Je dis souvent aux familles : "Ce n’est pas une condamnation immédiate, mais un moment pour créer du sens, pour aimer et être aimé."
Sool : Que conseillez-vous aux familles dans ces moments difficiles ?
Julien : D’abord, ne jamais culpabiliser le patient. Lui rappeler qu’il a trop fumé, trop bu, ou qu’il aurait pu faire plus attention, ne sert absolument à rien. Cela ajoute un poids inutile à une situation déjà complexe.
Ensuite, il faut oser mettre à plat les relations. Dire les choses qui comptent, exprimer ce qu’on ressent. Une fois la personne partie, les regrets liés à ce qu’on n’a pas dit sont souvent les plus douloureux. La communication, aussi délicate soit-elle, est essentielle.
Sool : Vous parlez également de vérité et de mensonge dans l’accompagnement. Quelle est votre position à ce sujet ?
Julien : C’est un sujet délicat. J’essaie toujours d’être honnête avec mes patients. Cela dit, il m’est arrivé de minimiser certaines informations pour préserver une personne particulièrement fragile. Mais même dans ces rares cas, je me questionne : qui suis-je pour décider ce qu’un patient doit savoir ?
Je privilégie toujours la vérité adaptée, expliquée avec des mots les plus justes possibles, pour ne pas créer de malentendus ou de faux espoirs. Le mensonge, même bienveillant, reste un risque.
Sool : Est-ce que cette proximité avec la fin de vie change votre perception de la vôtre ?
Julien : Énormément. Accompagner des gens en fin de vie est un miroir. On voit à travers eux ce qui compte vraiment : les relations, les moments simples, le sens que l’on donne à nos actions. Cela m’a appris à vivre autrement, à moins courir après des objectifs superficiels. Et, paradoxalement, cela m’a rendu plus serein face à la mort.
Je connais la fin de l’histoire pour chacun de nous, alors autant vivre pleinement avant d’y arriver.
Sool : Si vous aviez un message à transmettre, quel serait-il ?
Julien : Prenez soin des liens que vous entretenez avec les autres. Apprenez à vivre pour "être", pas seulement pour "avoir". Et surtout, ne remettez pas à plus tard les discussions importantes, les pardons, les élans d’amour.
Nous ne sommes pas immortels, et c’est peut-être ce qui donne tout son prix à la vie.

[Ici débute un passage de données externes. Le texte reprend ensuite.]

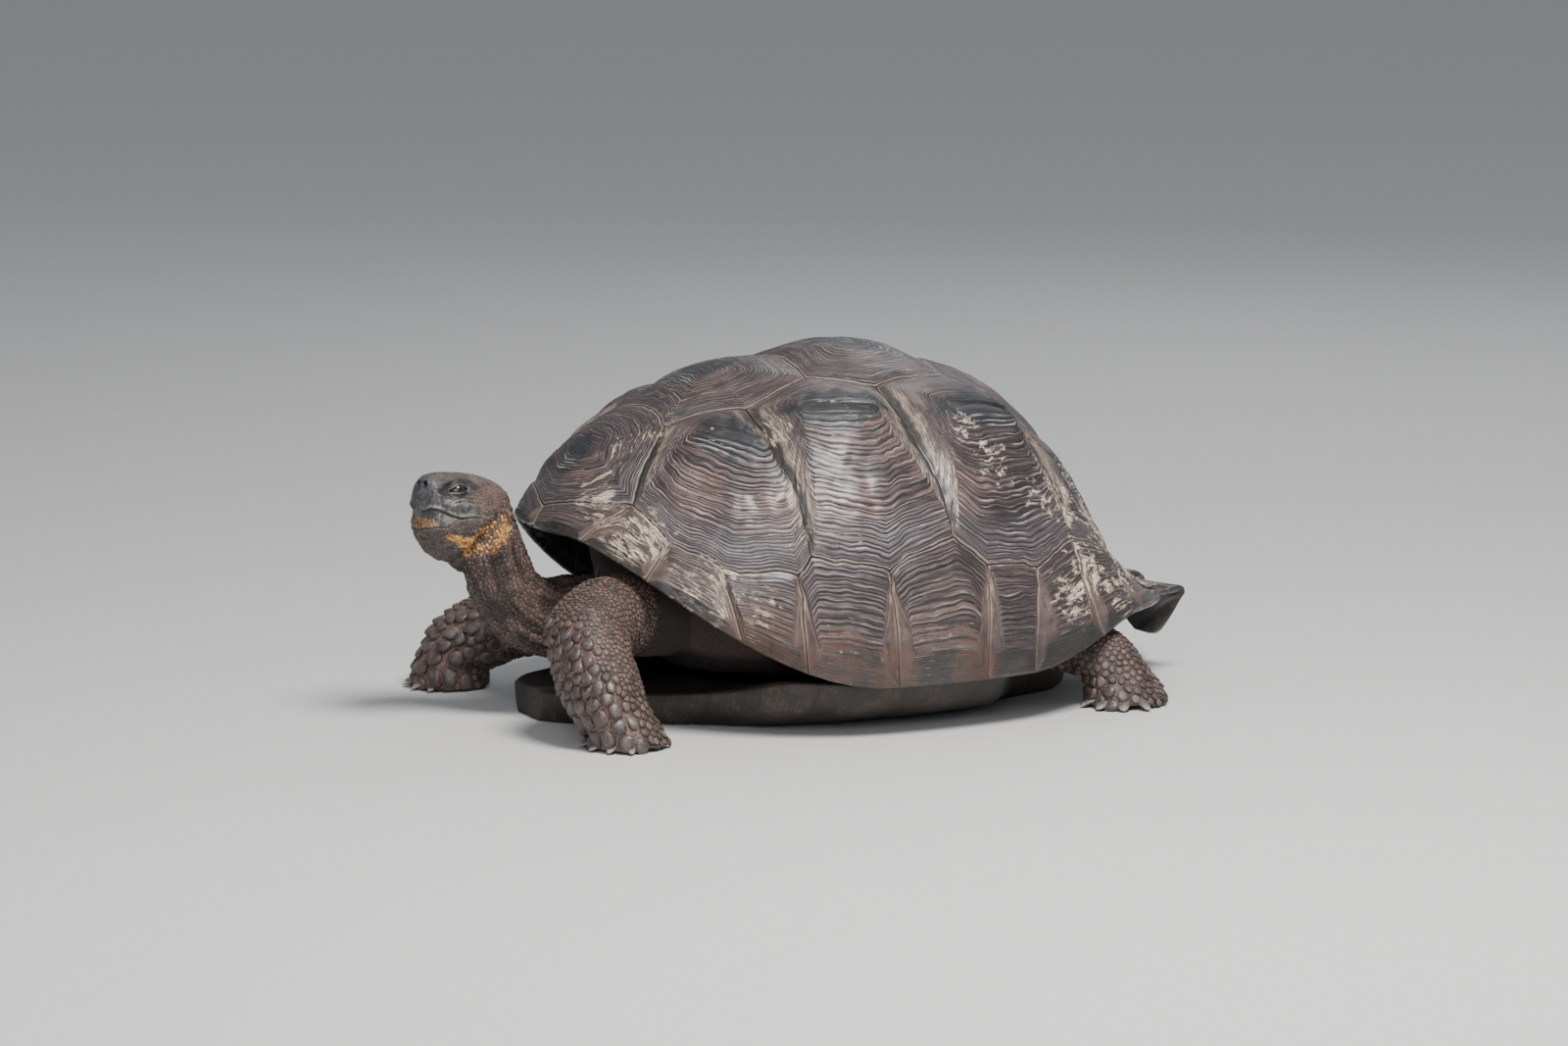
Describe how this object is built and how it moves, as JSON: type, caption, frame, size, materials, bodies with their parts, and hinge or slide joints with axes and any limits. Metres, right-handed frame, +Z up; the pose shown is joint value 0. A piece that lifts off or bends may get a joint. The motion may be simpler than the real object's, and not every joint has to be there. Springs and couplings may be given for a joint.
{
  "type": "giant tortoise",
  "caption": "Life-size giant tortoise with a high domed shell, resting low on its belly and thick scaly legs, its head raised on a bent neck.",
  "frame": {"origin": "on the floor, under the middle of the animal's box", "axes": "-Y the way the animal faces, +X its left side, +Z up"},
  "size_m": [0.8498, 1.3523, 0.5825],
  "materials": {
    "shell": "worn horn with growth rings, dull with a faint sheen, with pale flakes and dried soil",
    "plastron": "dark worn horn, smooth and dull",
    "skin": "dry wrinkled skin under hard scales, yellow at the throat, horny beak and claws",
    "eye": "wet and glossy"
  },
  "bodies": {
    "root": {"vertebral_1": "shell", "vertebral_2": "shell", "vertebral_3": "shell", "vertebral_4": "shell", "vertebral_5": "shell", "costal_left_1": "shell", "costal_left_2": "shell", "costal_left_3": "shell", "costal_left_4": "shell", "costal_right_1": "shell", "costal_right_2": "shell", "costal_right_3": "shell", "costal_right_4": "shell", "marginal_left_1": "shell", "marginal_left_2": "shell", "marginal_left_3": "shell", "marginal_left_4": "shell", "marginal_left_5": "shell", "marginal_left_6": "shell", "marginal_left_7": "shell", "marginal_left_8": "shell", "marginal_left_9": "shell", "marginal_left_10": "shell", "marginal_left_11": "shell", "marginal_right_1": "shell", "marginal_right_2": "shell", "marginal_right_3": "shell", "marginal_right_4": "shell", "marginal_right_5": "shell", "marginal_right_6": "shell", "marginal_right_7": "shell", "marginal_right_8": "shell", "marginal_right_9": "shell", "marginal_right_10": "shell", "marginal_right_11": "shell", "supracaudal": "shell", "plastron": "plastron", "trunk": "skin", "neck": "skin", "head": "skin", "tail": "skin", "foreleg_left": "skin", "foreleg_right": "skin", "hindleg_left": "skin", "hindleg_right": "skin", "eye_left": "eye", "eye_right": "eye"}
  },
  "joints": []
}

Sool : Merci, Julien, pour ce témoignage qui résonne profondément. Dans un prochain entretien, nous aborderons un sujet au croisement de la technologie, de la science, et de la philosophie.
Julien : Merci à vous, Sool, de porter ces réflexions à un public plus large. Le deuil de l’immortalité est un sujet difficile, mais il est essentiel de l'aborder.